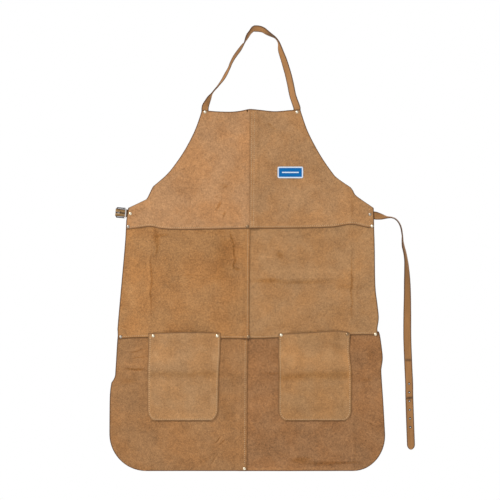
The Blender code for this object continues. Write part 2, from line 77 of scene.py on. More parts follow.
# Leather
THICK = 1.5
PITCH = 1.8  # from one sheet of a stack to the next
LAP = 18
CELL = 4.2  # the panels' mesh
RIM = (1.2, 2.6, 3.8, 5.0, 6.5)  # its lines beside a cut edge
EDGE_REACH = 45  # the rows this close to a cut edge follow its outline
SOFTENED = 0.35  # how wide the sharp edges are rounded
EDGE_DARK_REACH = (1.0, 3.4)  # a face is dark this far in from its cut edge, and clear by the second: burnish, and painted shade along the edge and under a lapping edge
SEWN_REACH, SEWN_DEPTH = 1.9, 0.3  # how far beside a seam the leather is pulled in, and how deep

# Seams
BIB_EDGE_Z, SKIRT_SEAM_Z, TOP_Z = 606, 331, 903
BIB_CENTRE_X, WAIST_CENTRE_X, SKIRT_CENTRE_X = -1, -1, -7
BIB_STEPS_Z = (657.8, 681)  # where the bib's sides turn sharply
WAIST_TOP_Z = BIB_EDGE_Z + LAP
SKIRT_TOP_Z = SKIRT_SEAM_Z + LAP
STEP = 12  # over which a sheet climbs onto the ones under it
LAP_STEP = 7


def world(x, y, z):
    return Vector((x * MM + CENTRE_X, y * MM, z * MM + HEM_Z))


def apron(point):
    """The apron's own millimetres of a point of the frame."""
    return ((point[0] - CENTRE_X) / MM, point[1] / MM, (point[2] - HEM_Z) / MM)


def middle(node):
    low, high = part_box(node)
    return apron([(a + b) / 2 for a, b in zip(low, high)])


# ---------------------------------------------------------------- curves and outlines


def catmull(points, i, t):
    """The smooth curve through the points, t of the way from point i to the next."""
    a, b, c, d = (points[min(max(i + k, 0), len(points) - 1)] for k in (-1, 0, 1, 2))
    made = []
    for p, q, r, s in zip(a, b, c, d):
        made.append(0.5 * (2 * q + (r - p) * t + (2 * p - 5 * q + 4 * r - s) * t * t
                           + (3 * q - p - 3 * r + s) * t ** 3))
    return made


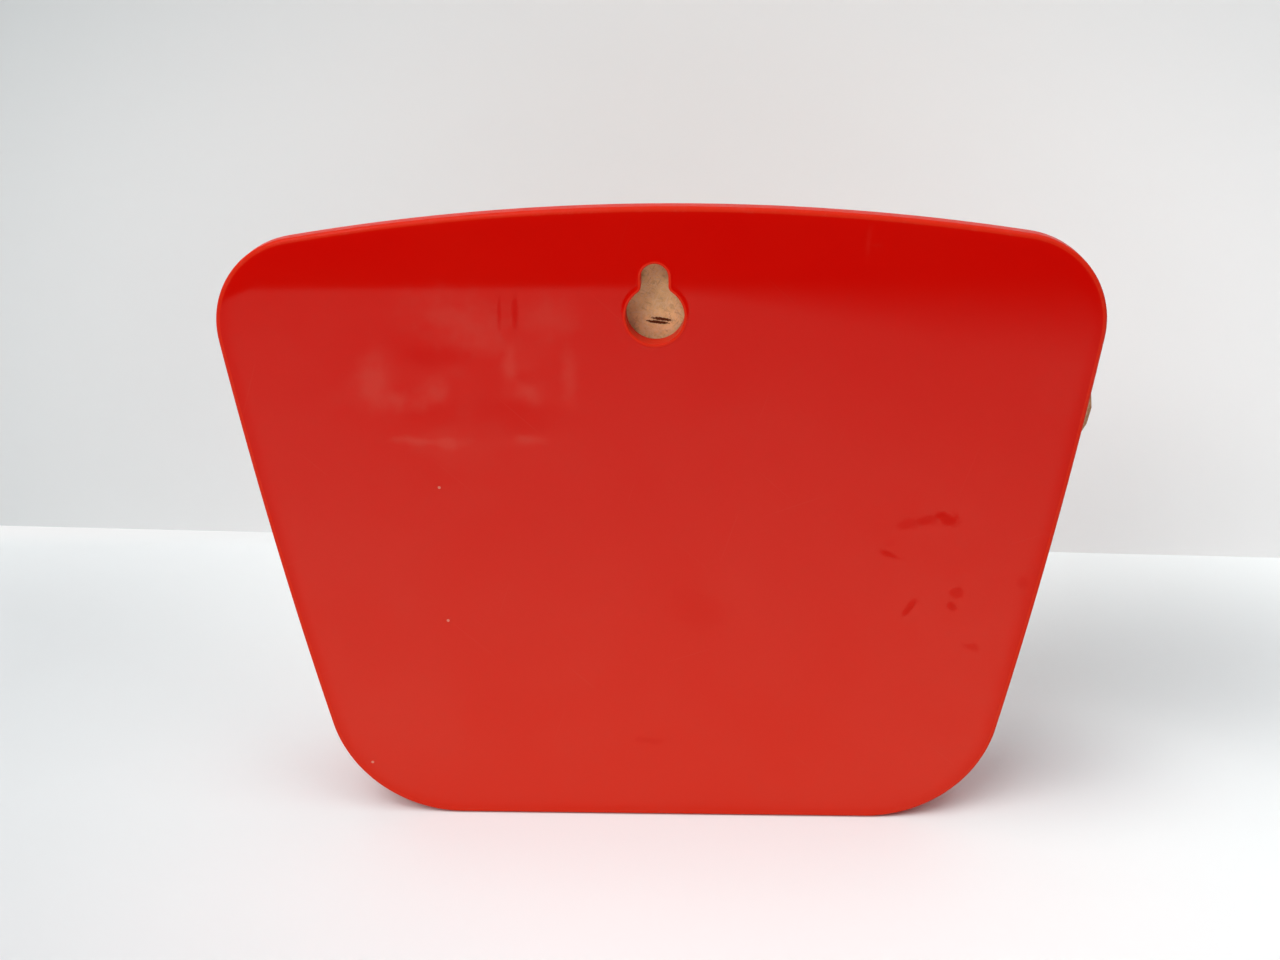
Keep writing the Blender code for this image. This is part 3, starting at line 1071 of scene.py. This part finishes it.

_ _ _

§ **Your instructions**: Exactly repeat the lines above, from the opening line through the one with "SEWN_REACH, SEWN_DEPTH = 1.9, 0.3", and include nothing else.

§ **Result**:
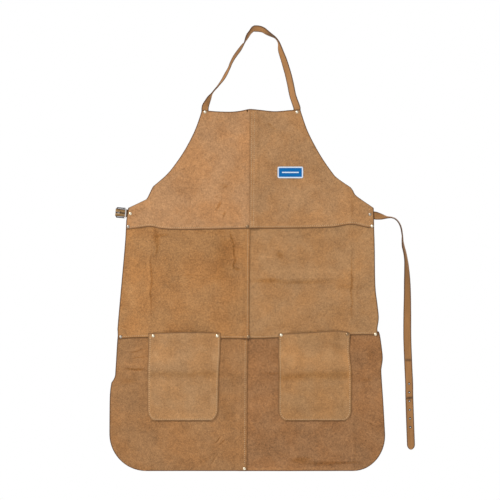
The Blender code for this object continues. Write part 2, from line 77 of scene.py on. More parts follow.
# Leather
THICK = 1.5
PITCH = 1.8  # from one sheet of a stack to the next
LAP = 18
CELL = 4.2  # the panels' mesh
RIM = (1.2, 2.6, 3.8, 5.0, 6.5)  # its lines beside a cut edge
EDGE_REACH = 45  # the rows this close to a cut edge follow its outline
SOFTENED = 0.35  # how wide the sharp edges are rounded
EDGE_DARK_REACH = (1.0, 3.4)  # a face is dark this far in from its cut edge, and clear by the second: burnish, and painted shade along the edge and under a lapping edge
SEWN_REACH, SEWN_DEPTH = 1.9, 0.3  # how far beside a seam the leather is pulled in, and how deep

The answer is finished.